On s’est plu bien souvent à rechercher les causes de la république de 1848 et la part diverse des hommes qui l’avaient faite. Nul assurément n’y contribua d’une façon plus décisive que Lamartine à la dernière heure, à la dernière minute, lorsqu’une parole aurait pu encore peut-être suspendre le cours des événemens et sauver la monarchie constitutionnelle du naufrage ; mais Lamartine lui-même avec son éloquence n’aurait pas eu le pouvoir de décider une telle transformation, s’il n’y avait eu en France, depuis la première révolution, cette logique d’idées et de tendances démocratiques qui met désormais la république presque inévitablement au bout de toutes les crises, s’il n’y avait eu aussi depuis quelques années cette prédisposition maladive d’un esprit public excité, troublé ou égaré, si l’on veut, et toutes ces causes réunies n’auraient point eu encore leur effet, s’il y avait eu à la dernière heure un gouvernement moins immobilisé dans ses succès de parlement, ayant en lui-même une foi plus vive ou plus active, portant dans sa politique la force qui se défend et la prévoyance qui désarme à propos l’opinion.
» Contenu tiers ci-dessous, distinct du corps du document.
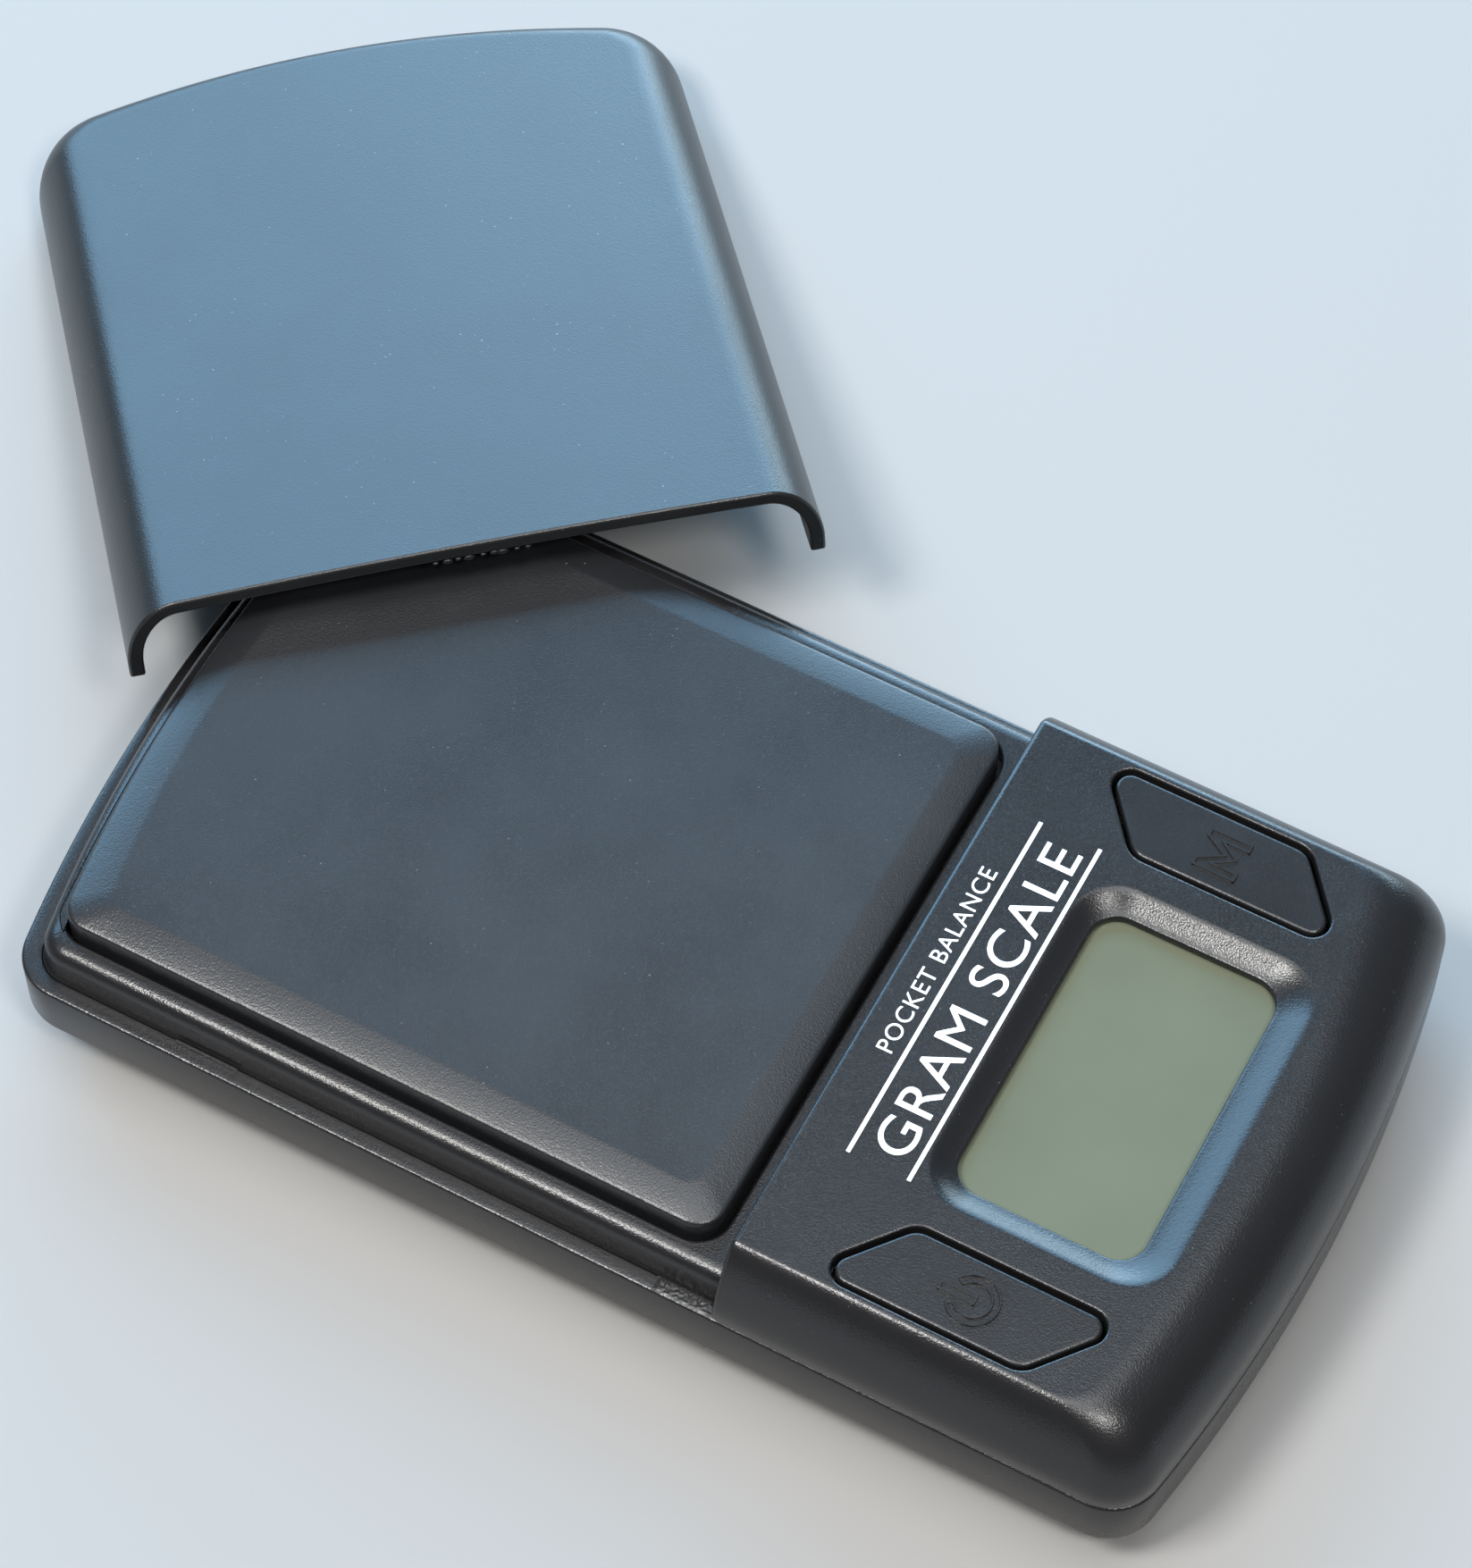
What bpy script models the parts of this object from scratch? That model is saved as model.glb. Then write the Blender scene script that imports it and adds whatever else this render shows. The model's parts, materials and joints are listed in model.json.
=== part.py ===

C’est là en définitive, ce me semble, la clé de cette révolution de 1848 qui était pour la France un grand défi jeté à l’inconnu, et pour Lamartine un avènement dans un orage, une sorte d’inauguration de règne qu’il a lui-même définie quand il a dit avec le complaisant et inépuisable éclat de son langage : « Mon action politique ne commença que dans une grande tempête imprévue, le jour même d’une chute soudaine de la royauté de juillet, déjà en fuite avant d’avoir eu le temps de combattre. Ce jour-là je fus roi d’une heure, c’est vrai… Ce n’était pas un gouvernement qu’il fallait créer à la minute, il n’en aurait pas duré deux. C’était un sauvetage qu’il fallait organiser sous le nom de république. J’eus le sentiment de cette vérité. Je fis résolument la république, je la fis seul, j’en assume seul la responsabilité. »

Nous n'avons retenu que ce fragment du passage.